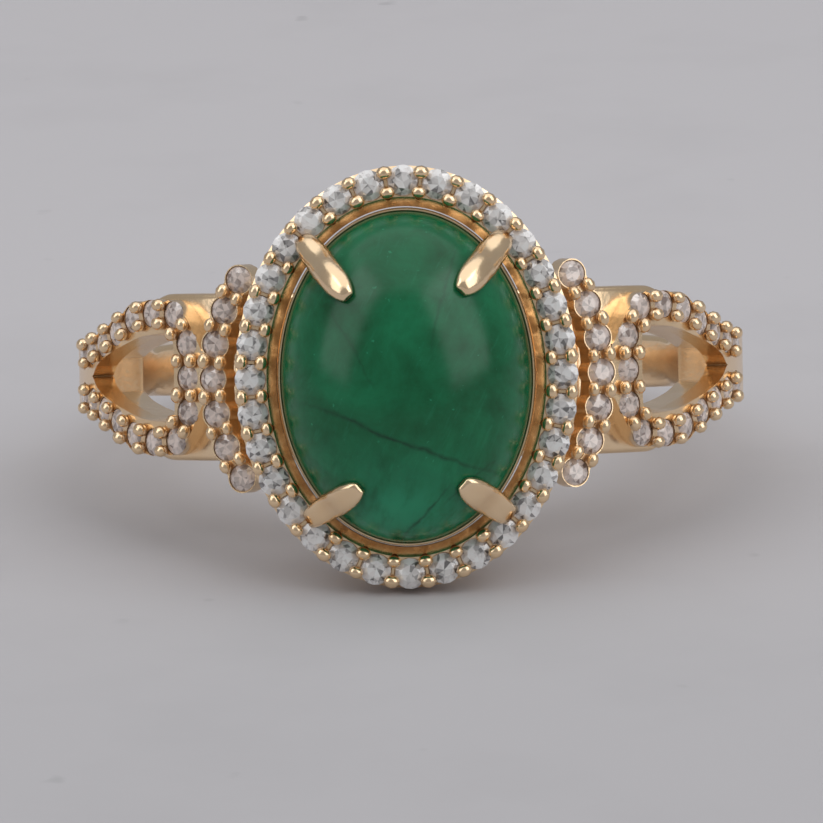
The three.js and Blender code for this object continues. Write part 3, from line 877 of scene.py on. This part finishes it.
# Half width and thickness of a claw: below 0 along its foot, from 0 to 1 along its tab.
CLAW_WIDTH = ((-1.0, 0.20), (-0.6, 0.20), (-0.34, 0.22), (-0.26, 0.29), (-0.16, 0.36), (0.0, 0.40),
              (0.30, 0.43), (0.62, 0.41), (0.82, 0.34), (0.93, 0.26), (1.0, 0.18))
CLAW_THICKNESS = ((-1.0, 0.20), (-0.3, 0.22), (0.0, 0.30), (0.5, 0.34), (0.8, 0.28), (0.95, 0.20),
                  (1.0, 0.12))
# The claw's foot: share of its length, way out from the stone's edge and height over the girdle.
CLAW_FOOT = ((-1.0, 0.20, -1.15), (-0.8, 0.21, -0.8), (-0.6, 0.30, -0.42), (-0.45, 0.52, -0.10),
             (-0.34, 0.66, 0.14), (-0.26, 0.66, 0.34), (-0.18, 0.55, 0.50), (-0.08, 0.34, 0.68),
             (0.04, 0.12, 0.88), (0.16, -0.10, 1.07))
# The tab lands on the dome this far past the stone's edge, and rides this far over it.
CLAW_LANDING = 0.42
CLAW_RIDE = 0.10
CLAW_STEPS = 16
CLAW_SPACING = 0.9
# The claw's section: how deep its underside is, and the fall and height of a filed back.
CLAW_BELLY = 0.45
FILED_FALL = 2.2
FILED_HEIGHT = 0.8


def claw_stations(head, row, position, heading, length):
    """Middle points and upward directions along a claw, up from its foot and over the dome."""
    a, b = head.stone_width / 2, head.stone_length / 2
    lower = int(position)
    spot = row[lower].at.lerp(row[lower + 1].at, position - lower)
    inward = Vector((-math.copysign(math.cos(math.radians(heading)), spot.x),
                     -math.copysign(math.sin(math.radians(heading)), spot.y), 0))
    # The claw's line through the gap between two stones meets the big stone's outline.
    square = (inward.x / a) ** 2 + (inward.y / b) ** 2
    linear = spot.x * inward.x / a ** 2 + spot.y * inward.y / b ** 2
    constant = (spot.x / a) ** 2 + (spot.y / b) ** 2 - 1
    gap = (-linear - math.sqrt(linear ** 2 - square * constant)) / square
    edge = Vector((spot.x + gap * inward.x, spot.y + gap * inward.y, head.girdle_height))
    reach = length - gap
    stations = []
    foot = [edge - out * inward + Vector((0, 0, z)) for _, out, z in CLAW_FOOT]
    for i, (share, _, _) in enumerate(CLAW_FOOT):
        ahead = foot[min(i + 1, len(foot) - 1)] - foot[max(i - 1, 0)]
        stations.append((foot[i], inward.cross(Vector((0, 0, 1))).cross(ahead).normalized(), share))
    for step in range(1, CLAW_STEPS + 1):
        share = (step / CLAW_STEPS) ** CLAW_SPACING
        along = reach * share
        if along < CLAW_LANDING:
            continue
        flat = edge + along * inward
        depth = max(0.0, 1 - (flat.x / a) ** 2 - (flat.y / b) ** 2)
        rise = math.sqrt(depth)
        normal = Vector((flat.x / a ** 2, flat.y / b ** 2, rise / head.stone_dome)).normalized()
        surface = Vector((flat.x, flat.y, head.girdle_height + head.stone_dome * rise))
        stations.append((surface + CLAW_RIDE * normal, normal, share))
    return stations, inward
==
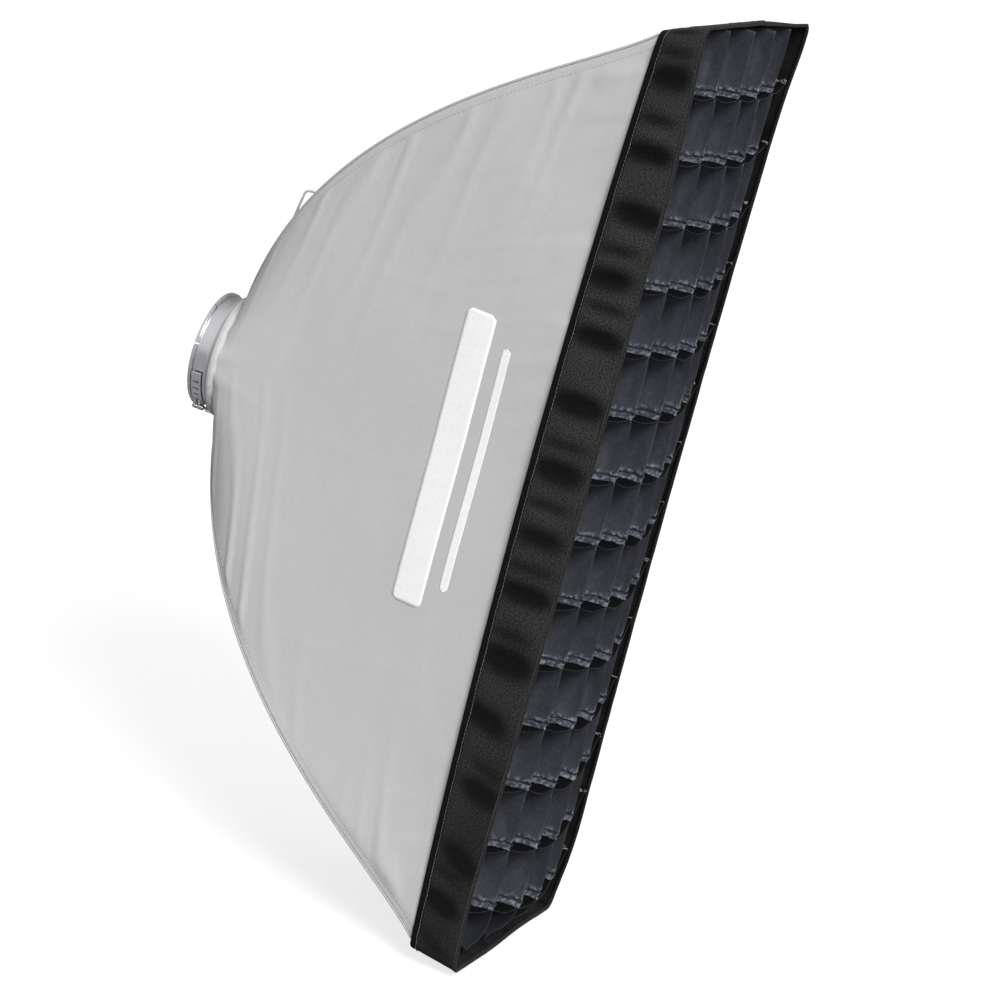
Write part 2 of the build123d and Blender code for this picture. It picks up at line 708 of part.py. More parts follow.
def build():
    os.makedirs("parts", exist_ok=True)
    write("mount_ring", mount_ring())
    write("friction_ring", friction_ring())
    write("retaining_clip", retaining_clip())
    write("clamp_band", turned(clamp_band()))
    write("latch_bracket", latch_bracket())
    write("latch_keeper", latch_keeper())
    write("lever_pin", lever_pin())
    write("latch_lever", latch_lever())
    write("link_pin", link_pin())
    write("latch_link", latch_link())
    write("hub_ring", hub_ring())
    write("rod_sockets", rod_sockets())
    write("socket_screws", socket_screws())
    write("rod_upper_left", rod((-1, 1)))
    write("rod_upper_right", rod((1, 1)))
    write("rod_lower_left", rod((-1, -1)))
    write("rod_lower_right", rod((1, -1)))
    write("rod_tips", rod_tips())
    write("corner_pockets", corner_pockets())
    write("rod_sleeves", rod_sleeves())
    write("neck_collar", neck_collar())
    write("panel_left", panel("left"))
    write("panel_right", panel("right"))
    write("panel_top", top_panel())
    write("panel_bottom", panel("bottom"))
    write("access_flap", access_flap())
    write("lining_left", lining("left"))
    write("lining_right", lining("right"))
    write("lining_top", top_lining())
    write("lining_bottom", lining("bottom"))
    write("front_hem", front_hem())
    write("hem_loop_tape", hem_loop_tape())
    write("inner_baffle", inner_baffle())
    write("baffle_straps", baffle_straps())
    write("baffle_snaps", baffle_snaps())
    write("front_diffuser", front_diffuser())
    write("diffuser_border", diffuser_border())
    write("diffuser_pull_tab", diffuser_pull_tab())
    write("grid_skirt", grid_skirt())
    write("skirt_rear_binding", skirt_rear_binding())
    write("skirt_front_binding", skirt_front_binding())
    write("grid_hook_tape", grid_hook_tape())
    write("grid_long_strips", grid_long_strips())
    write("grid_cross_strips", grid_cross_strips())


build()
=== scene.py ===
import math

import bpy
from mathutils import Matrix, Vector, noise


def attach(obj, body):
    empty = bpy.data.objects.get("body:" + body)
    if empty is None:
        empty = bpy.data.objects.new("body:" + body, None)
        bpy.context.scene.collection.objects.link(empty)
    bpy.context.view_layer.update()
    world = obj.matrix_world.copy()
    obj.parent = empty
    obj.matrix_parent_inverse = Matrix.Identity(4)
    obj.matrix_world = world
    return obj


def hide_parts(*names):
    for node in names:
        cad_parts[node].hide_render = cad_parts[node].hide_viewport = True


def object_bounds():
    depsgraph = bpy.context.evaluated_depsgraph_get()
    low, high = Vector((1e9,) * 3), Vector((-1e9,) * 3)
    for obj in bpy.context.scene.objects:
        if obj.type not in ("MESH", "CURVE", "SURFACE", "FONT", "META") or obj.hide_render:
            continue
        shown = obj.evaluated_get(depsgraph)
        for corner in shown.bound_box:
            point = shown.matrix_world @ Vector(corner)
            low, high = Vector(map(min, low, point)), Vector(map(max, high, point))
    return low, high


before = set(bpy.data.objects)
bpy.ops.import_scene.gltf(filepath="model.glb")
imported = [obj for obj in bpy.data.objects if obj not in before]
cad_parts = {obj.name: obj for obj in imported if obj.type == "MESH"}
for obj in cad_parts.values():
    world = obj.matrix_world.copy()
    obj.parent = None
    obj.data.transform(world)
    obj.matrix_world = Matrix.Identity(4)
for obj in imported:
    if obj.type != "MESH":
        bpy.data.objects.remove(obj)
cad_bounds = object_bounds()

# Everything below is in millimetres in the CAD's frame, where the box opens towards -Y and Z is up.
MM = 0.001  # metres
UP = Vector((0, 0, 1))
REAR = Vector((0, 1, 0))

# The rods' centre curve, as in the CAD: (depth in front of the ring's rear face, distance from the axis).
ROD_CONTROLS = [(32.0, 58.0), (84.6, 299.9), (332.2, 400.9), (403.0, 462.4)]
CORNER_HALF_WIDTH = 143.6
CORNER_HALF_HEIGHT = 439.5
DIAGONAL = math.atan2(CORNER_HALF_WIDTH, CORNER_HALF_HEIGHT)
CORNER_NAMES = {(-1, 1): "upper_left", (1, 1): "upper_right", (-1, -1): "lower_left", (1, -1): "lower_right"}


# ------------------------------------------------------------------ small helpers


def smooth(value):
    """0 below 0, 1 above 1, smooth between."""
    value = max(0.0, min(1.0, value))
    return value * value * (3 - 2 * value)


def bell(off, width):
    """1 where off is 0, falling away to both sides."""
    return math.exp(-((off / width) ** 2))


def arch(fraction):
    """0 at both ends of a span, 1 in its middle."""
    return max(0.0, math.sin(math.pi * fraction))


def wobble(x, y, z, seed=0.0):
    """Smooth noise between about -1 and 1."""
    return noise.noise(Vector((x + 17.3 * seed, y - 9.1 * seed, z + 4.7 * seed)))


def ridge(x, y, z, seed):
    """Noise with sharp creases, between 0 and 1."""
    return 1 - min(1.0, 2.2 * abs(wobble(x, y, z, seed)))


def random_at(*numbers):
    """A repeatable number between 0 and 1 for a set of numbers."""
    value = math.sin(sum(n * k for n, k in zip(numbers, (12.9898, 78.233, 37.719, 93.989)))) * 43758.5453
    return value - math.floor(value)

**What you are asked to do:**
Starting at the line that contains "The three.js and", set down every line up to and including the line that contains "FILED_HEIGHT = 0.8", exactly as given, and no other line.

**Written answer:**
The three.js and Blender code for this object continues. Write part 3, from line 877 of scene.py on. This part finishes it.
# Half width and thickness of a claw: below 0 along its foot, from 0 to 1 along its tab.
CLAW_WIDTH = ((-1.0, 0.20), (-0.6, 0.20), (-0.34, 0.22), (-0.26, 0.29), (-0.16, 0.36), (0.0, 0.40),
              (0.30, 0.43), (0.62, 0.41), (0.82, 0.34), (0.93, 0.26), (1.0, 0.18))
CLAW_THICKNESS = ((-1.0, 0.20), (-0.3, 0.22), (0.0, 0.30), (0.5, 0.34), (0.8, 0.28), (0.95, 0.20),
                  (1.0, 0.12))
# The claw's foot: share of its length, way out from the stone's edge and height over the girdle.
CLAW_FOOT = ((-1.0, 0.20, -1.15), (-0.8, 0.21, -0.8), (-0.6, 0.30, -0.42), (-0.45, 0.52, -0.10),
             (-0.34, 0.66, 0.14), (-0.26, 0.66, 0.34), (-0.18, 0.55, 0.50), (-0.08, 0.34, 0.68),
             (0.04, 0.12, 0.88), (0.16, -0.10, 1.07))
# The tab lands on the dome this far past the stone's edge, and rides this far over it.
CLAW_LANDING = 0.42
CLAW_RIDE = 0.10
CLAW_STEPS = 16
CLAW_SPACING = 0.9
# The claw's section: how deep its underside is, and the fall and height of a filed back.
CLAW_BELLY = 0.45
FILED_FALL = 2.2
FILED_HEIGHT = 0.8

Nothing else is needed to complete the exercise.